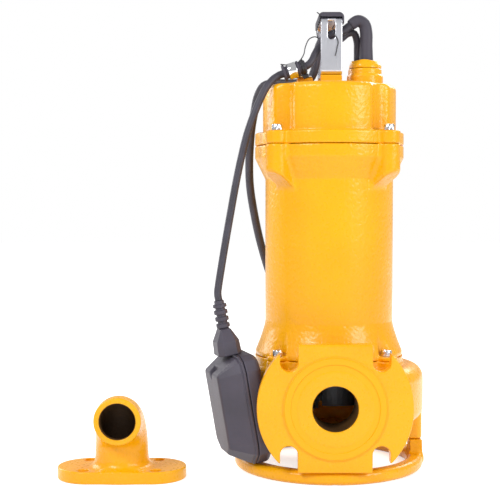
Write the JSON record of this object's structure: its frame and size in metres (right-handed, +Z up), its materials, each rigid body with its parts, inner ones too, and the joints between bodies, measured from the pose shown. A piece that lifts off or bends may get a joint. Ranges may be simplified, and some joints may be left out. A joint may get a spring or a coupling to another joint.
{
  "type": "submersible sewage pump",
  "caption": "Yellow cast-iron submersible sewage pump with slotted discharge flange, strap handle and float switch, its hose elbow loose beside it.",
  "frame": {"origin": "middle of the object's footprint on the floor, free cords left out", "axes": "+Z up along the pump's shaft, -Y out of the discharge flange, the loose elbow at -X"},
  "size_m": [0.3684, 0.3438, 0.462],
  "materials": {
    "paint": "glossy hammered yellow enamel on cast iron",
    "bright_steel": "bright zinc-plated steel",
    "strap_steel": "brushed stainless strip",
    "rubber": "matt black moulded rubber",
    "cord_rubber": "matt black rubber sheath",
    "nylon": "black nylon",
    "copper": "enamelled copper wire under varnish",
    "lamination": "stacked electrical steel",
    "ceramic": "pressed ceramic ring",
    "can": "drawn aluminium can",
    "cream": "cream moulded plastic",
    "iron": "machined grey iron"
  },
  "bodies": {
    "pump": {"base_ring": "paint", "volute_casing": "paint", "motor_housing": "paint", "top_cover": "paint", "gland_nut": "paint", "cover_bolt_1": "bright_steel", "cover_bolt_2": "bright_steel", "cover_bolt_3": "bright_steel", "cover_bolt_4": "bright_steel", "housing_bolt_1": "bright_steel", "housing_bolt_2": "bright_steel", "housing_bolt_3": "bright_steel", "housing_bolt_4": "bright_steel", "base_screw_1": "bright_steel", "base_screw_2": "bright_steel", "base_screw_3": "bright_steel", "base_screw_4": "bright_steel", "handle_screw_front": "bright_steel", "handle_screw_back": "bright_steel", "cord_clamp": "bright_steel", "clamp_screw": "bright_steel", "lower_bearing_outer": "bright_steel", "upper_bearing_outer": "bright_steel", "handle_strap": "strap_steel", "gland_rubber": "rubber", "cord_sleeve": "rubber", "handle_grip": "rubber", "clamp_liner": "rubber", "casing_o_ring": "rubber", "cover_o_ring": "rubber", "plug": "rubber", "power_cord": "cord_rubber", "power_cord_coil": "cord_rubber", "power_cord_tail": "cord_rubber", "float_cord_fixed": "cord_rubber", "cable_tie": "nylon", "coil_tie": "nylon", "stator_winding": "copper", "stator_core": "lamination", "seal_seat": "ceramic", "capacitor": "can", "upper_bearing_bracket": "iron", "seal_plate": "iron"},
    "rotor": {"shaft": "bright_steel", "rotor_core": "lamination", "lower_bearing_inner": "bright_steel", "lower_bearing_balls": "bright_steel", "upper_bearing_inner": "bright_steel", "upper_bearing_balls": "bright_steel", "seal_rotor": "bright_steel", "impeller": "iron", "impeller_nut": "bright_steel"},
    "float_switch": {"float_cord_free": "cord_rubber", "float_shell_front": "rubber", "float_shell_back": "rubber", "float_boot": "rubber", "float_ball_cage": "cream", "float_microswitch": "nylon"},
    "float_ball": {"float_ball": "bright_steel"},
    "loose_elbow": {"discharge_elbow": "paint"}
  },
  "joints": [
    {"name": "rotor_spin", "type": "hinge", "parent": "pump", "child": "rotor", "pos_m": [0.08725, 0.0019, 0.15], "axis": [0, 0, 1], "continuous": true},
    {"name": "float_swing", "type": "hinge", "parent": "pump", "child": "float_switch", "pos_m": [0.03525, -0.0281, 0.3987], "axis": [0.766, 0.6428, 0], "range_deg": [0, 85]},
    {"name": "float_ball_roll", "type": "slide", "parent": "float_switch", "child": "float_ball", "axis": [-0.1669, -0.0479, 0.9848], "range_m": [0, 0.03]},
    {"name": "elbow_lift", "type": "slide", "parent": "pump", "child": "loose_elbow", "axis": [0, 0, 1], "range_m": [0, 0.12]}
  ]
}
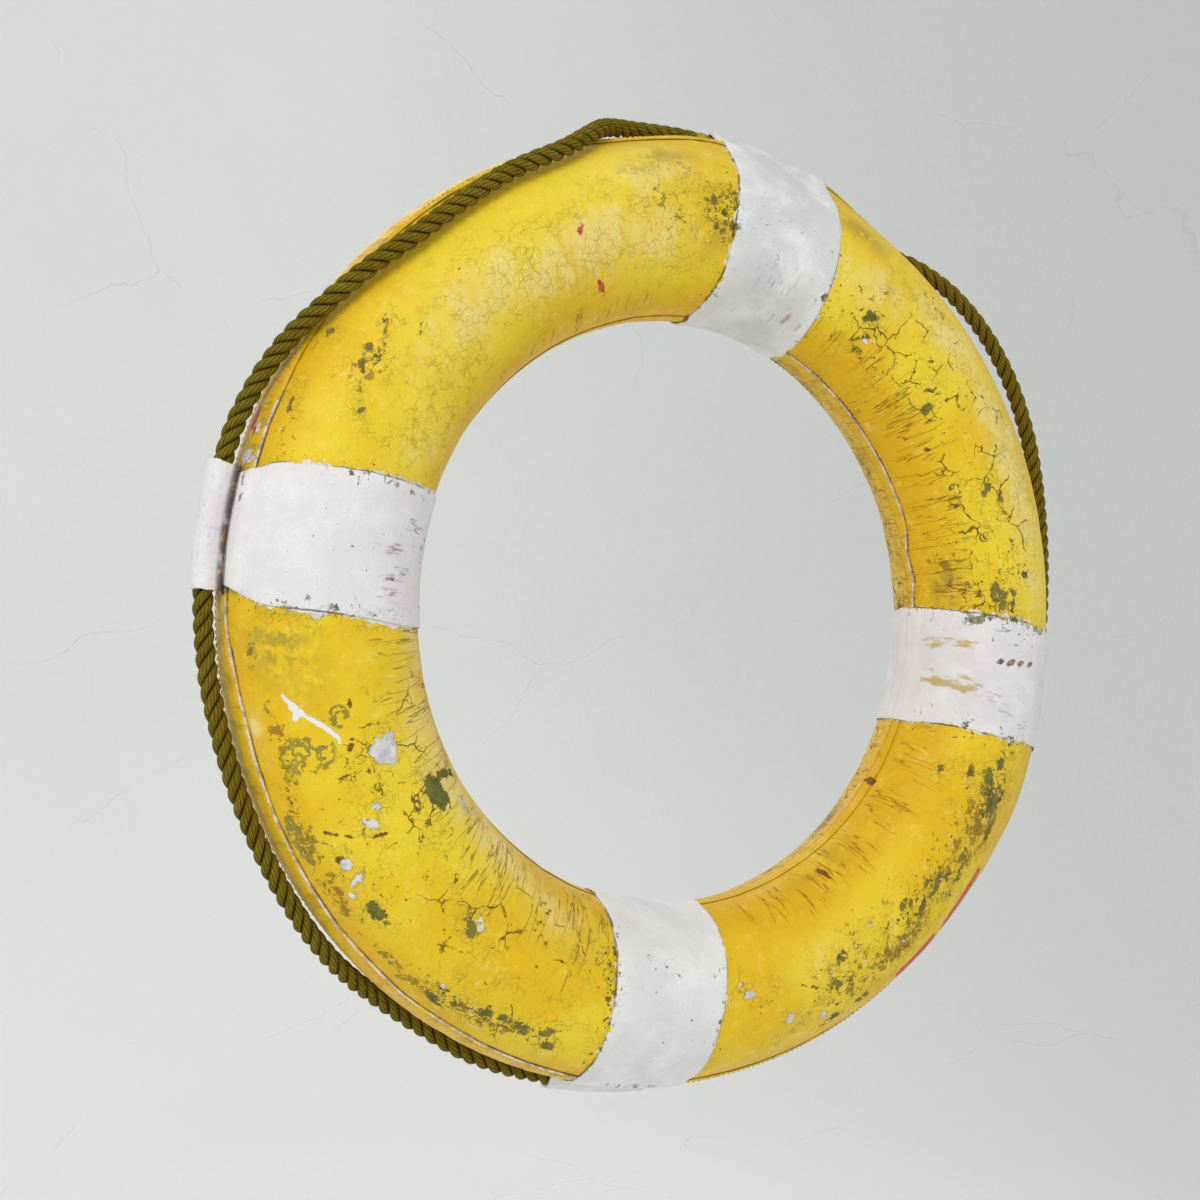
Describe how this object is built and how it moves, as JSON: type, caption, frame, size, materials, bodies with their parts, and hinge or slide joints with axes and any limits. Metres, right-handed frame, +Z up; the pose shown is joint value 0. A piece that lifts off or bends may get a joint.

· · · · ·

### WRITTEN PROBLEM:
Write out each line of the data above again, exactly as given.

### FULL ANSWER:
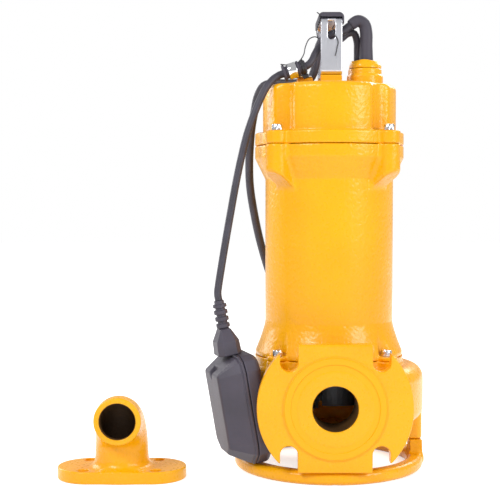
Write the JSON record of this object's structure: its frame and size in metres (right-handed, +Z up), its materials, each rigid body with its parts, inner ones too, and the joints between bodies, measured from the pose shown. A piece that lifts off or bends may get a joint. Ranges may be simplified, and some joints may be left out. A joint may get a spring or a coupling to another joint.
{
  "type": "submersible sewage pump",
  "caption": "Yellow cast-iron submersible sewage pump with slotted discharge flange, strap handle and float switch, its hose elbow loose beside it.",
  "frame": {"origin": "middle of the object's footprint on the floor, free cords left out", "axes": "+Z up along the pump's shaft, -Y out of the discharge flange, the loose elbow at -X"},
  "size_m": [0.3684, 0.3438, 0.462],
  "materials": {
    "paint": "glossy hammered yellow enamel on cast iron",
    "bright_steel": "bright zinc-plated steel",
    "strap_steel": "brushed stainless strip",
    "rubber": "matt black moulded rubber",
    "cord_rubber": "matt black rubber sheath",
    "nylon": "black nylon",
    "copper": "enamelled copper wire under varnish",
    "lamination": "stacked electrical steel",
    "ceramic": "pressed ceramic ring",
    "can": "drawn aluminium can",
    "cream": "cream moulded plastic",
    "iron": "machined grey iron"
  },
  "bodies": {
    "pump": {"base_ring": "paint", "volute_casing": "paint", "motor_housing": "paint", "top_cover": "paint", "gland_nut": "paint", "cover_bolt_1": "bright_steel", "cover_bolt_2": "bright_steel", "cover_bolt_3": "bright_steel", "cover_bolt_4": "bright_steel", "housing_bolt_1": "bright_steel", "housing_bolt_2": "bright_steel", "housing_bolt_3": "bright_steel", "housing_bolt_4": "bright_steel", "base_screw_1": "bright_steel", "base_screw_2": "bright_steel", "base_screw_3": "bright_steel", "base_screw_4": "bright_steel", "handle_screw_front": "bright_steel", "handle_screw_back": "bright_steel", "cord_clamp": "bright_steel", "clamp_screw": "bright_steel", "lower_bearing_outer": "bright_steel", "upper_bearing_outer": "bright_steel", "handle_strap": "strap_steel", "gland_rubber": "rubber", "cord_sleeve": "rubber", "handle_grip": "rubber", "clamp_liner": "rubber", "casing_o_ring": "rubber", "cover_o_ring": "rubber", "plug": "rubber", "power_cord": "cord_rubber", "power_cord_coil": "cord_rubber", "power_cord_tail": "cord_rubber", "float_cord_fixed": "cord_rubber", "cable_tie": "nylon", "coil_tie": "nylon", "stator_winding": "copper", "stator_core": "lamination", "seal_seat": "ceramic", "capacitor": "can", "upper_bearing_bracket": "iron", "seal_plate": "iron"},
    "rotor": {"shaft": "bright_steel", "rotor_core": "lamination", "lower_bearing_inner": "bright_steel", "lower_bearing_balls": "bright_steel", "upper_bearing_inner": "bright_steel", "upper_bearing_balls": "bright_steel", "seal_rotor": "bright_steel", "impeller": "iron", "impeller_nut": "bright_steel"},
    "float_switch": {"float_cord_free": "cord_rubber", "float_shell_front": "rubber", "float_shell_back": "rubber", "float_boot": "rubber", "float_ball_cage": "cream", "float_microswitch": "nylon"},
    "float_ball": {"float_ball": "bright_steel"},
    "loose_elbow": {"discharge_elbow": "paint"}
  },
  "joints": [
    {"name": "rotor_spin", "type": "hinge", "parent": "pump", "child": "rotor", "pos_m": [0.08725, 0.0019, 0.15], "axis": [0, 0, 1], "continuous": true},
    {"name": "float_swing", "type": "hinge", "parent": "pump", "child": "float_switch", "pos_m": [0.03525, -0.0281, 0.3987], "axis": [0.766, 0.6428, 0], "range_deg": [0, 85]},
    {"name": "float_ball_roll", "type": "slide", "parent": "float_switch", "child": "float_ball", "axis": [-0.1669, -0.0479, 0.9848], "range_m": [0, 0.03]},
    {"name": "elbow_lift", "type": "slide", "parent": "pump", "child": "loose_elbow", "axis": [0, 0, 1], "range_m": [0, 0.12]}
  ]
}
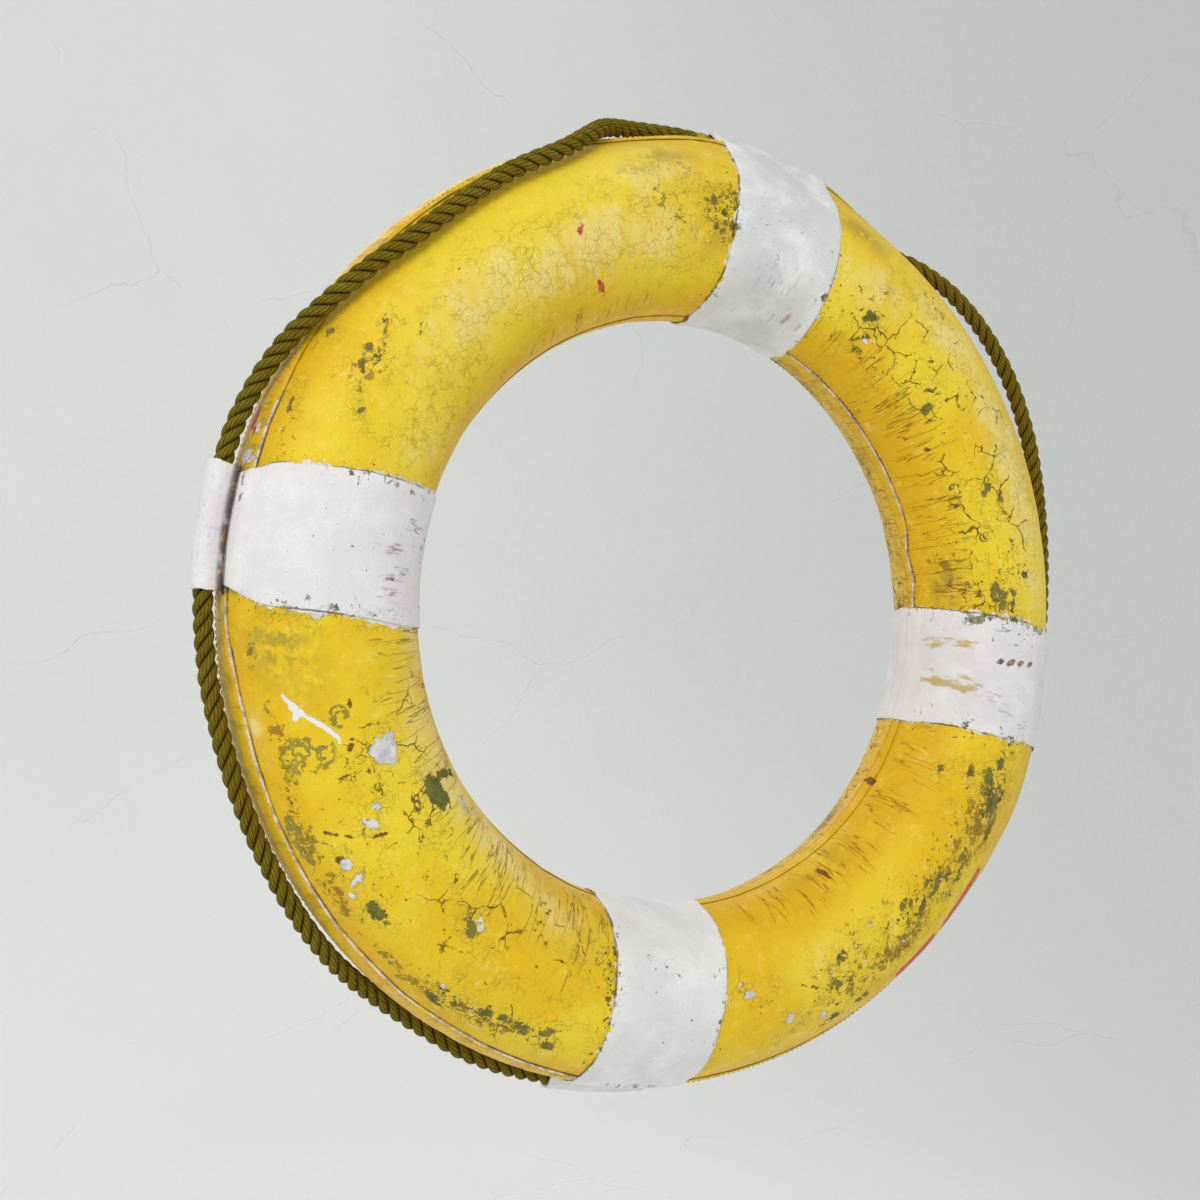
Describe how this object is built and how it moves, as JSON: type, caption, frame, size, materials, bodies with their parts, and hinge or slide joints with axes and any limits. Metres, right-handed frame, +Z up; the pose shown is joint value 0. A piece that lifts off or bends may get a joint.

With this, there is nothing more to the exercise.